Exercise materials
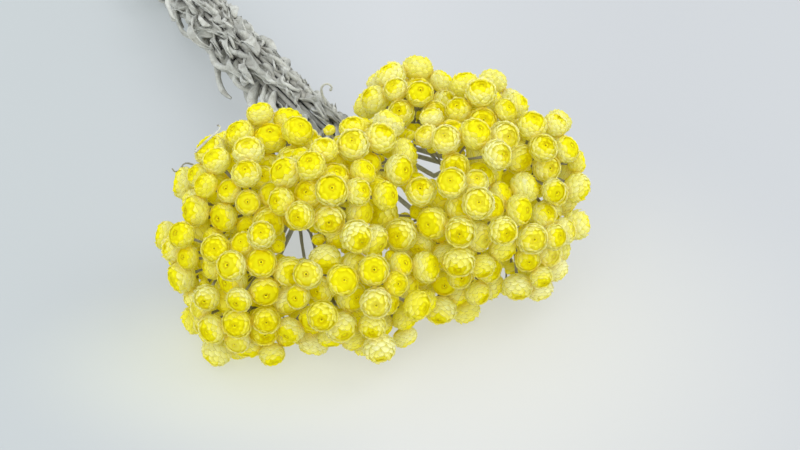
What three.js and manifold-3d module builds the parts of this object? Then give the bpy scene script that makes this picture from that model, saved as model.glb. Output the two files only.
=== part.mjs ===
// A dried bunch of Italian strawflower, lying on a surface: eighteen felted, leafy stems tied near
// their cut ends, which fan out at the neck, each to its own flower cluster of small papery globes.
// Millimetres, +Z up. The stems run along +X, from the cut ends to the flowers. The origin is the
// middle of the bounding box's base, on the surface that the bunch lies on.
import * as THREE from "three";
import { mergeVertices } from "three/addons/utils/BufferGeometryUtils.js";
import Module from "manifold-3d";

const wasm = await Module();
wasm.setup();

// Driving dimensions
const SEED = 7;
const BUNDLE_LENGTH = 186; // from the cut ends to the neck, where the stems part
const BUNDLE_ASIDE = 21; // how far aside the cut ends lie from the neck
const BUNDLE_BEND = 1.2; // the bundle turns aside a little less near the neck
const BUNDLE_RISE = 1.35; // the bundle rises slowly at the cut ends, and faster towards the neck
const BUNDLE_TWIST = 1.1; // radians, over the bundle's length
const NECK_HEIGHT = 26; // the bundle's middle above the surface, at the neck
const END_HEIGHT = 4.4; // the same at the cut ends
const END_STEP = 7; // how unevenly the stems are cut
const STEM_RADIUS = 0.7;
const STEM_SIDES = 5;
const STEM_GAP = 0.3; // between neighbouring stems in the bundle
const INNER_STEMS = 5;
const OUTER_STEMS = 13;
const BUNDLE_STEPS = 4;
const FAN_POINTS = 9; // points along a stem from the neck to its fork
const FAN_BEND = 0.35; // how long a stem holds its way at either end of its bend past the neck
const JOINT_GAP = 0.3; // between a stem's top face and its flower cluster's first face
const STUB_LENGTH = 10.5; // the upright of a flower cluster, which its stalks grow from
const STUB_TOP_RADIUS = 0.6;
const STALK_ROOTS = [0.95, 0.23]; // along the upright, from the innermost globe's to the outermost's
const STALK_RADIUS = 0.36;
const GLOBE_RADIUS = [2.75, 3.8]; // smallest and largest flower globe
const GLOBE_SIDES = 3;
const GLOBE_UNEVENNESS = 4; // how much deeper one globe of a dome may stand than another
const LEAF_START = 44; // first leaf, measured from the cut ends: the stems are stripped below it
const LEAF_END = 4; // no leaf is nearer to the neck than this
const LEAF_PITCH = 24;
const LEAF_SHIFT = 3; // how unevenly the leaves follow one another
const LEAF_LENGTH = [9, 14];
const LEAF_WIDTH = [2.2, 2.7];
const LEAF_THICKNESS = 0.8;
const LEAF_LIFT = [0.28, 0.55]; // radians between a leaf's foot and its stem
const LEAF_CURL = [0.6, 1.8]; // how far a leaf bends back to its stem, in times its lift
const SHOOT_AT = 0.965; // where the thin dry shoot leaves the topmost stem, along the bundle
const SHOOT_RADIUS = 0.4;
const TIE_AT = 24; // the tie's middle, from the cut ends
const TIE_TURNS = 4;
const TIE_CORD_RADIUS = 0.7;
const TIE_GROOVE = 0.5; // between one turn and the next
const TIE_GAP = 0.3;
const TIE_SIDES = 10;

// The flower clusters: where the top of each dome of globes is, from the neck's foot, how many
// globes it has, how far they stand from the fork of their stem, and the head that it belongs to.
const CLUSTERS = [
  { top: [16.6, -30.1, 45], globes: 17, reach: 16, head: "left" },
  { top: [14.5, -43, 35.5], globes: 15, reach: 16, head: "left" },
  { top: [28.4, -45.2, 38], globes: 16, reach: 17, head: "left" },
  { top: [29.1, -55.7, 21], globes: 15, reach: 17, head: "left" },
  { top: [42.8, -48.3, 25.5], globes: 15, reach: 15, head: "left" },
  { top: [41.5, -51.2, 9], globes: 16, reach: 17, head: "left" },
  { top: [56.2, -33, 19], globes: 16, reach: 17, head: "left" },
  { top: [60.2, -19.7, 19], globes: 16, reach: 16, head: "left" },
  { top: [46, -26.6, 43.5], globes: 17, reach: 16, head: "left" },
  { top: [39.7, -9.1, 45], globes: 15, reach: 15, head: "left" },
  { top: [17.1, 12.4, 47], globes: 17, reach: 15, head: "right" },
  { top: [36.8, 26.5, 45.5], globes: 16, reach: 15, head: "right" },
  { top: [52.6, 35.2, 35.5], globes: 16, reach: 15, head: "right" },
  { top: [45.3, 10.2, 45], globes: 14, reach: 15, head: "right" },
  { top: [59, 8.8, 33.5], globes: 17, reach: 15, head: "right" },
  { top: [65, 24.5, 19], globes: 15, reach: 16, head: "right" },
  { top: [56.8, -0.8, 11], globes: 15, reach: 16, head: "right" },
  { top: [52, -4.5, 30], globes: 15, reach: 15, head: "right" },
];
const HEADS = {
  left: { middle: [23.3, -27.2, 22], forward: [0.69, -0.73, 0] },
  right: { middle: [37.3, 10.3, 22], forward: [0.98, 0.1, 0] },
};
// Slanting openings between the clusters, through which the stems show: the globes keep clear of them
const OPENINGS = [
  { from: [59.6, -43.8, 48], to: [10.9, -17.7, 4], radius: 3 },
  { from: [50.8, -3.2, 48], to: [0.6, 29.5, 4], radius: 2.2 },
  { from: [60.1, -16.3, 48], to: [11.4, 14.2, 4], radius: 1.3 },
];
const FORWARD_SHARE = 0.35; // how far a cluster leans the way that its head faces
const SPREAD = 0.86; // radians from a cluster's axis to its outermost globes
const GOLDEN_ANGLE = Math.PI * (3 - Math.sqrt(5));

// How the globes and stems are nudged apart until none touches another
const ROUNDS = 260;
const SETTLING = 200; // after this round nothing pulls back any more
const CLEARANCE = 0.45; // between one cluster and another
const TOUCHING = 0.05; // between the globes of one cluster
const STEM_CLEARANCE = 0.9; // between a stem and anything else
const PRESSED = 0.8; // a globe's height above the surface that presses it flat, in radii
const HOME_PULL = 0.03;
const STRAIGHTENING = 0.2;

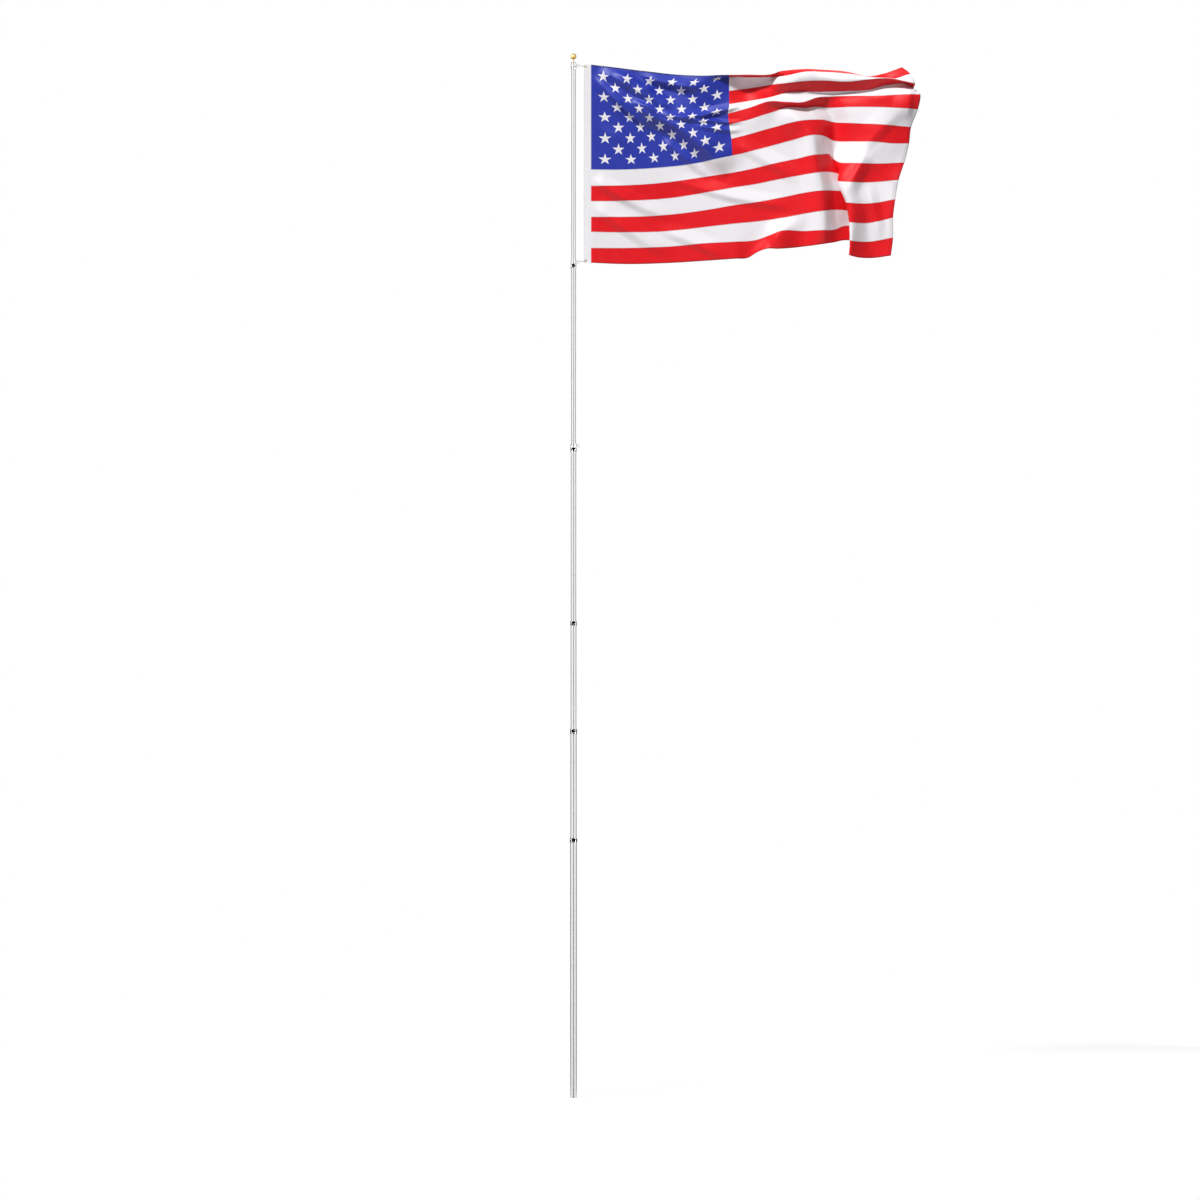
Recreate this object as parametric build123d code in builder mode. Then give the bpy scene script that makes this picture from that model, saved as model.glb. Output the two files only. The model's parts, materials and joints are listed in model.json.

Directive
Each line in the listing above that contains "script" should be copied.

Result
What three.js and manifold-3d module builds the parts of this object? Then give the bpy scene script that makes this picture from that model, saved as model.glb. Output the two files only.
Recreate this object as parametric build123d code in builder mode. Then give the bpy scene script that makes this picture from that model, saved as model.glb. Output the two files only. The model's parts, materials and joints are listed in model.json.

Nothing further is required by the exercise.